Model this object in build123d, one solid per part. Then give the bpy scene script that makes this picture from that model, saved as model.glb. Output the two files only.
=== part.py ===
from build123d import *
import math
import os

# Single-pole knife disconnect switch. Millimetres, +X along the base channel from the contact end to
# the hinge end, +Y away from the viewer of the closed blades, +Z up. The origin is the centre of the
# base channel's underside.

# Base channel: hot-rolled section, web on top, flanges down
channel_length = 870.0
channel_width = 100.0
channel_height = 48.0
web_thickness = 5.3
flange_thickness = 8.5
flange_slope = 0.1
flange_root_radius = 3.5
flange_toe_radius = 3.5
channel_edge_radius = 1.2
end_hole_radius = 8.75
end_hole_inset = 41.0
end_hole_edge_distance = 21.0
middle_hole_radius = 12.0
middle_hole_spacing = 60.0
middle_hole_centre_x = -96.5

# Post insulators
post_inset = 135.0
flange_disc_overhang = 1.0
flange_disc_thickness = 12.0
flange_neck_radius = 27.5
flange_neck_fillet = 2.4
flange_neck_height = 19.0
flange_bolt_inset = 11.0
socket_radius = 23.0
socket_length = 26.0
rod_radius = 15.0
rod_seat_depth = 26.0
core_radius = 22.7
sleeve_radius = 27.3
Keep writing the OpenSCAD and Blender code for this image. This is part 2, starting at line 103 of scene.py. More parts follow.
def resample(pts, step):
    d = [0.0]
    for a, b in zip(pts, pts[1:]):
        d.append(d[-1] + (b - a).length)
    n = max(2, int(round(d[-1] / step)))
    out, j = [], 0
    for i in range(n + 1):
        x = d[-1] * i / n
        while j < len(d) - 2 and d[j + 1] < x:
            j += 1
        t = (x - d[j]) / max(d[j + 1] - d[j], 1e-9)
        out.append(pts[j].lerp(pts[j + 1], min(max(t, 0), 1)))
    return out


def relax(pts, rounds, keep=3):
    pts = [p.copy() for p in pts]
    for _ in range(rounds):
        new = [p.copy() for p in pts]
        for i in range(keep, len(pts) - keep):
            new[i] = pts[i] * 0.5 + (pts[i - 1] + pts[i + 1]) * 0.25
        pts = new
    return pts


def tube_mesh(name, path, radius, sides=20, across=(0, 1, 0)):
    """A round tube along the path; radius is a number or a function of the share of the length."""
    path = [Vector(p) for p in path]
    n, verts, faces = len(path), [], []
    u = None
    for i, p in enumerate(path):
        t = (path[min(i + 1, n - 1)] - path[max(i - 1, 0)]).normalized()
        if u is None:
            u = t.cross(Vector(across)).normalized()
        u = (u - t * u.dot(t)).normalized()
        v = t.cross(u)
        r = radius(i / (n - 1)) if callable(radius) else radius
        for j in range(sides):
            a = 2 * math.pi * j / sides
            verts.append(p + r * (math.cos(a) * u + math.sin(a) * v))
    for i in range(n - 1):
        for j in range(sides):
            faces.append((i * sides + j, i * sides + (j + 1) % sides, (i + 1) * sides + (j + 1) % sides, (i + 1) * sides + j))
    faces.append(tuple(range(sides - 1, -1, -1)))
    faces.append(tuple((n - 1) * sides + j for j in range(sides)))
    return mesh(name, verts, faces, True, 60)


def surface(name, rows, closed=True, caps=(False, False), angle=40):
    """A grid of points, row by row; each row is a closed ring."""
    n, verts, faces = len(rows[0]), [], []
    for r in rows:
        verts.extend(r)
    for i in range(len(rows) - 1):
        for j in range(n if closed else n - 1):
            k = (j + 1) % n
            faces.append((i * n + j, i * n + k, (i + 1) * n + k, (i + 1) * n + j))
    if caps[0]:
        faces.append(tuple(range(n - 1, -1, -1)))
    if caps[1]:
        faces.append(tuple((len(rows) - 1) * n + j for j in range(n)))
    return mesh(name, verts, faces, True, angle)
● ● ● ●
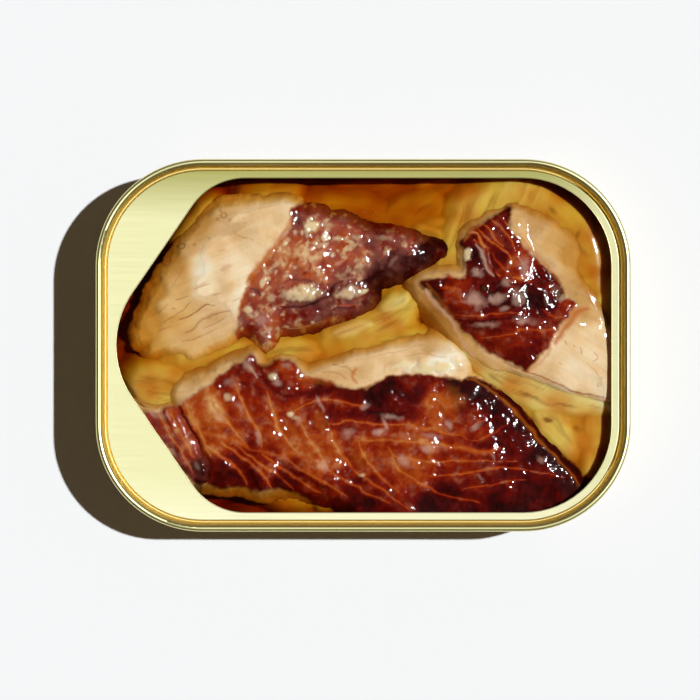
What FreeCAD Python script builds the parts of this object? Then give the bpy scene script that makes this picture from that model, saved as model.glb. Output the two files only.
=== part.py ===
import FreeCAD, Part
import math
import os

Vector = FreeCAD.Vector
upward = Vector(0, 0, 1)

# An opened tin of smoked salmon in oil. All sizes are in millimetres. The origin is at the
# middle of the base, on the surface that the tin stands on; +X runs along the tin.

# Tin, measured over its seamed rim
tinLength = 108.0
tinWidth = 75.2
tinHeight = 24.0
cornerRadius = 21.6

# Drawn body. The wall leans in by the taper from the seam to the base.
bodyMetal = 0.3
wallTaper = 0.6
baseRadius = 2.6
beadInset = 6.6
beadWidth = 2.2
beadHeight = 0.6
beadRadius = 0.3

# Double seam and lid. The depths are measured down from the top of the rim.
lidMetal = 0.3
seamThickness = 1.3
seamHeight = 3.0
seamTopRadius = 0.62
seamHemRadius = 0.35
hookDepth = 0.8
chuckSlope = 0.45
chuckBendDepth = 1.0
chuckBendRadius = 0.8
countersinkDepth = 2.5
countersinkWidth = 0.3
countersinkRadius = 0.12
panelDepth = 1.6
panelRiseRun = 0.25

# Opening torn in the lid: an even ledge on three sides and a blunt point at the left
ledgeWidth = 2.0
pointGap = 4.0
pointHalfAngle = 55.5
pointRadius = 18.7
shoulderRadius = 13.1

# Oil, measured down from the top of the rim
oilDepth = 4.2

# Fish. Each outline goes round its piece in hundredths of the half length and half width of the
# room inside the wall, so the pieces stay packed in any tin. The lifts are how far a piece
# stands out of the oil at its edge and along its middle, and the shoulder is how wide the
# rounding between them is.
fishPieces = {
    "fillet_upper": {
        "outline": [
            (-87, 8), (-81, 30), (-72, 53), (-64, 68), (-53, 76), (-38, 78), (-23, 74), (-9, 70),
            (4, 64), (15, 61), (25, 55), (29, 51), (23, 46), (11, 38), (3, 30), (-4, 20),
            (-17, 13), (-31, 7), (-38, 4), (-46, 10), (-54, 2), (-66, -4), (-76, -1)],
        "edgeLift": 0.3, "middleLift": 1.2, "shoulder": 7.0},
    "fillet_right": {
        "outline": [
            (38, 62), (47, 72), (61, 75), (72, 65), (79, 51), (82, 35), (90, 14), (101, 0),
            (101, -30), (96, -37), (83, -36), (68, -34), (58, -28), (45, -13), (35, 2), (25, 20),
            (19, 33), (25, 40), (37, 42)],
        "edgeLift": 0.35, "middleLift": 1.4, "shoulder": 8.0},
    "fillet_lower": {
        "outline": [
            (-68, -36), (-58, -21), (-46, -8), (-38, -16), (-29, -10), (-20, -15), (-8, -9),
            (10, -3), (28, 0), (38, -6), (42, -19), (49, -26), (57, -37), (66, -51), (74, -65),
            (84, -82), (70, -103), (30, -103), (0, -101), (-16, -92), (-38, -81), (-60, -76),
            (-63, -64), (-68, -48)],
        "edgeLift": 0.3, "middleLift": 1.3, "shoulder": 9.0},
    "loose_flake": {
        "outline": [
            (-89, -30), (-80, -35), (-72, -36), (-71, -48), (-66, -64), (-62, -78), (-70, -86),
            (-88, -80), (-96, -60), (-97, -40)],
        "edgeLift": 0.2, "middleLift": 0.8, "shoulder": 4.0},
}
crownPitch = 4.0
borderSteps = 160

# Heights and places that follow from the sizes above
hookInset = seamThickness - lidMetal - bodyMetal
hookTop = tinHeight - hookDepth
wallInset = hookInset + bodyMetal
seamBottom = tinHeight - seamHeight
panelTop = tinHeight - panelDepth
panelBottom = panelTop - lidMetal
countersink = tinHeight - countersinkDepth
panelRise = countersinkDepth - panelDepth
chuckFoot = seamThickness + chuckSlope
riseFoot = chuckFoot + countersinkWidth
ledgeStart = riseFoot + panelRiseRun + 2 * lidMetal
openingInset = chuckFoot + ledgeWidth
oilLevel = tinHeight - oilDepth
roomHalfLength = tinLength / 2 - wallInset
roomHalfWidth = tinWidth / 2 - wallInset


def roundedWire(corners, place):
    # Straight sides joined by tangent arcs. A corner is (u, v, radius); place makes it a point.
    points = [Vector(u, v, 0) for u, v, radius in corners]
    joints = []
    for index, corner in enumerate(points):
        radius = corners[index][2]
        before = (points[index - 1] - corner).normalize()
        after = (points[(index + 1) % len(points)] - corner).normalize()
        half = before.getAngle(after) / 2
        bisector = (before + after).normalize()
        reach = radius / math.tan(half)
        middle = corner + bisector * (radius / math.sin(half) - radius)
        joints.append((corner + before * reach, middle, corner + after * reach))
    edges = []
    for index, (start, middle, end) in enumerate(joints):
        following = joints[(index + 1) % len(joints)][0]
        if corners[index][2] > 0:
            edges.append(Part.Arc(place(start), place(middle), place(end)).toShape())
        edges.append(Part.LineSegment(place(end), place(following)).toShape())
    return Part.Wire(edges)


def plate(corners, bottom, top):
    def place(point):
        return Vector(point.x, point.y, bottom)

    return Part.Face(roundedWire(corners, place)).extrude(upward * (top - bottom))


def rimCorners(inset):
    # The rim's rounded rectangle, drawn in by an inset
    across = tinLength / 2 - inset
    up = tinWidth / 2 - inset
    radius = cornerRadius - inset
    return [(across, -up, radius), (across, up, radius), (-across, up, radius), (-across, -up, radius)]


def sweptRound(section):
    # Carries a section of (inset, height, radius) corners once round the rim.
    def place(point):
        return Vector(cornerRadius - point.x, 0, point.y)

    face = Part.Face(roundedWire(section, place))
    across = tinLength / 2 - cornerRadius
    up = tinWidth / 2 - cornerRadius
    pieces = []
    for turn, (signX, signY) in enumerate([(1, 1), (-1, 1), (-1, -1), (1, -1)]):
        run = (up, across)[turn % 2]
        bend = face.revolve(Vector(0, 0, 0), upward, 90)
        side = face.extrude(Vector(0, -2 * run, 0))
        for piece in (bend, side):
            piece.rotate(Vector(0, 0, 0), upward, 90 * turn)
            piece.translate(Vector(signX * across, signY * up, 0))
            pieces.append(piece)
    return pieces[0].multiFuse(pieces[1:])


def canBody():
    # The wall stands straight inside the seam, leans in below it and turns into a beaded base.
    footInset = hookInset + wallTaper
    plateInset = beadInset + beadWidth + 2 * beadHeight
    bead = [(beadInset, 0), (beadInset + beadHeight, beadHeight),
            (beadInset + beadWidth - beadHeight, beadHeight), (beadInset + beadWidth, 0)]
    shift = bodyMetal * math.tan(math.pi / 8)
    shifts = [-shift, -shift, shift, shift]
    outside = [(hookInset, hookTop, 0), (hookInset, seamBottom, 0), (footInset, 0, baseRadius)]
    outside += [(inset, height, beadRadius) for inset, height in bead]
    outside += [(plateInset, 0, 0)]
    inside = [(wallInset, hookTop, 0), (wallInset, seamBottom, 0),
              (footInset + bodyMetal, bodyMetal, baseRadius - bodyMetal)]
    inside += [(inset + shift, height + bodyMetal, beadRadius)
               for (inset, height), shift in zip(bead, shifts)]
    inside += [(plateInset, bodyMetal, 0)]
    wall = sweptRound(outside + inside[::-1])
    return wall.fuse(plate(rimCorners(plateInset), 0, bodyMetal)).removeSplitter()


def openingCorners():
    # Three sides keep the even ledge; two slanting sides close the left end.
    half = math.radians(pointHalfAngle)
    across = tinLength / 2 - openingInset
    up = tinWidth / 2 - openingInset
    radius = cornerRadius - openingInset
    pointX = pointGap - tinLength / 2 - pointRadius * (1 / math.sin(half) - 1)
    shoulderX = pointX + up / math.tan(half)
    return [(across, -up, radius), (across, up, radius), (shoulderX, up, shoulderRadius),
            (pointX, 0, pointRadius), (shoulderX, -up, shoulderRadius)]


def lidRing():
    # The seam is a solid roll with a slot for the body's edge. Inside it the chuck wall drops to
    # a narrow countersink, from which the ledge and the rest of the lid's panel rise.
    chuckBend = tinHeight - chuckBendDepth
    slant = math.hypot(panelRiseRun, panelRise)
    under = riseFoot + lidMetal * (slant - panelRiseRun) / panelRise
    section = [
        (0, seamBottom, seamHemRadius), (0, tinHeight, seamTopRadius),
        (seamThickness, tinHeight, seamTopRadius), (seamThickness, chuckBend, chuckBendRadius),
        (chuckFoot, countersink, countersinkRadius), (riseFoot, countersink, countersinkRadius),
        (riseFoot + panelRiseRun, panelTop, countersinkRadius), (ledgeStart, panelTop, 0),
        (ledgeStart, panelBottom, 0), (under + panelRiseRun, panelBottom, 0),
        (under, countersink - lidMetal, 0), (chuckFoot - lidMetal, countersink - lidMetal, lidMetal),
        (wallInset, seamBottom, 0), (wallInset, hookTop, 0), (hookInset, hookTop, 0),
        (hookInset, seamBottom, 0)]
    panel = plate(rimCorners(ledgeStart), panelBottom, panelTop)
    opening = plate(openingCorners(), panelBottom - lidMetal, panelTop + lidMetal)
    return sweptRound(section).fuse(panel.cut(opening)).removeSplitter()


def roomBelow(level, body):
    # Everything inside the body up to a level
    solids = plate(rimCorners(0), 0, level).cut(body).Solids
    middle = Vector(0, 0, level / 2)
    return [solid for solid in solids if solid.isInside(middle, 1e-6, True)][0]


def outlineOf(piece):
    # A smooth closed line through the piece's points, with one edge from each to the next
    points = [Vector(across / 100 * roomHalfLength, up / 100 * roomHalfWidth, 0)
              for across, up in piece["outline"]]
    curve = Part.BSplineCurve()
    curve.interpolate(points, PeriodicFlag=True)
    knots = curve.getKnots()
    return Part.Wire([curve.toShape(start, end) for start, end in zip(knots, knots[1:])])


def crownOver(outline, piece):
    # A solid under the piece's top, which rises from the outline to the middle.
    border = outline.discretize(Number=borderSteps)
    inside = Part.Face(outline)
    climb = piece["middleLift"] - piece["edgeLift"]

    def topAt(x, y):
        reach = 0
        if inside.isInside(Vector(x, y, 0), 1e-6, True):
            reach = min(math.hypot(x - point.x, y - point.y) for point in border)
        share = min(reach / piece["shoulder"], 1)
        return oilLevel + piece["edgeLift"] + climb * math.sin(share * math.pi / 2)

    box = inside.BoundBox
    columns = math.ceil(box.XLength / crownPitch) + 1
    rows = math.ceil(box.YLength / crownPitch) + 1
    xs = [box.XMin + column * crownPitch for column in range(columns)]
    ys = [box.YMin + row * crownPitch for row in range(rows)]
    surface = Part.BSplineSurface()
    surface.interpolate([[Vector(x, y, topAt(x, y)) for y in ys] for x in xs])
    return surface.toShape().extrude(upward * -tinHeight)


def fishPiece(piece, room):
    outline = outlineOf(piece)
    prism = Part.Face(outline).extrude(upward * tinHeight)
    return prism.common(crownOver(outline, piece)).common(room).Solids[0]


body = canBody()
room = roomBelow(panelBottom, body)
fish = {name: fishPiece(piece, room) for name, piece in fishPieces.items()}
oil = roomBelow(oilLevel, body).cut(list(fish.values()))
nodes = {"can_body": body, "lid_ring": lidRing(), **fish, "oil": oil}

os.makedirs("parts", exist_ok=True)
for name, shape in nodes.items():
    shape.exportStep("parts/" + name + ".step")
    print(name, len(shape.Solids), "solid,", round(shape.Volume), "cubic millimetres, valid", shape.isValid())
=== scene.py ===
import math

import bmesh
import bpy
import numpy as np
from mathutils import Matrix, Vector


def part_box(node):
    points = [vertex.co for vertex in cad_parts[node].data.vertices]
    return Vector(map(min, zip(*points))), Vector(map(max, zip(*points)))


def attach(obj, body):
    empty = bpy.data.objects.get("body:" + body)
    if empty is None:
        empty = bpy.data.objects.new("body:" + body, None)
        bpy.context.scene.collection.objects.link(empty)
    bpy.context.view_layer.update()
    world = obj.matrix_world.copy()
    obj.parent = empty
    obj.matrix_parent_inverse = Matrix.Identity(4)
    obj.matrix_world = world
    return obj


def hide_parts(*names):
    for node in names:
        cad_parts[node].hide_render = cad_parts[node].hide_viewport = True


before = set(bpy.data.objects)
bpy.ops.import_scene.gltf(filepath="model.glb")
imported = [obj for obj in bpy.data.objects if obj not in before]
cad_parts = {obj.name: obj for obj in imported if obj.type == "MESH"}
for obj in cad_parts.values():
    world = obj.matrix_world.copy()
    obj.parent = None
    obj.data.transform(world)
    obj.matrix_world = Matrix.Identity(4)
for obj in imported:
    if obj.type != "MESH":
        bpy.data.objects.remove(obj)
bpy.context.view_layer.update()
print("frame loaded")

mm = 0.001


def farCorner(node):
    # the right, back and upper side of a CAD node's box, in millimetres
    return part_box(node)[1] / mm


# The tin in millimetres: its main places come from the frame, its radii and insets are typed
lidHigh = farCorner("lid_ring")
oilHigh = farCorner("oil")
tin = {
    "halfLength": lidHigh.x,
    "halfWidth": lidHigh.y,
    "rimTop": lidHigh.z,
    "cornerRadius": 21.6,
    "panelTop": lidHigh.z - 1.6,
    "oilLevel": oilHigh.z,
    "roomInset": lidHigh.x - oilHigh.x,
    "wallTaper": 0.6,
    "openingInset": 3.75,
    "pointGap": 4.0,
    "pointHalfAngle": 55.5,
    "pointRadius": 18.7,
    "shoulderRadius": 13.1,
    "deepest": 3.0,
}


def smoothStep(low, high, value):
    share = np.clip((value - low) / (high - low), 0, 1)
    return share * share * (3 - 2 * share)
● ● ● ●
> [Directions for this task]
Among the entries above, locate the lines containing "body = canBody()" and "if empty is", and transcribe exactly those two lines and all lines between.

> [Completed task]
body = canBody()
room = roomBelow(panelBottom, body)
fish = {name: fishPiece(piece, room) for name, piece in fishPieces.items()}
oil = roomBelow(oilLevel, body).cut(list(fish.values()))
nodes = {"can_body": body, "lid_ring": lidRing(), **fish, "oil": oil}

os.makedirs("parts", exist_ok=True)
for name, shape in nodes.items():
    shape.exportStep("parts/" + name + ".step")
    print(name, len(shape.Solids), "solid,", round(shape.Volume), "cubic millimetres, valid", shape.isValid())
=== scene.py ===
import math

import bmesh
import bpy
import numpy as np
from mathutils import Matrix, Vector


def part_box(node):
    points = [vertex.co for vertex in cad_parts[node].data.vertices]
    return Vector(map(min, zip(*points))), Vector(map(max, zip(*points)))


def attach(obj, body):
    empty = bpy.data.objects.get("body:" + body)
    if empty is None:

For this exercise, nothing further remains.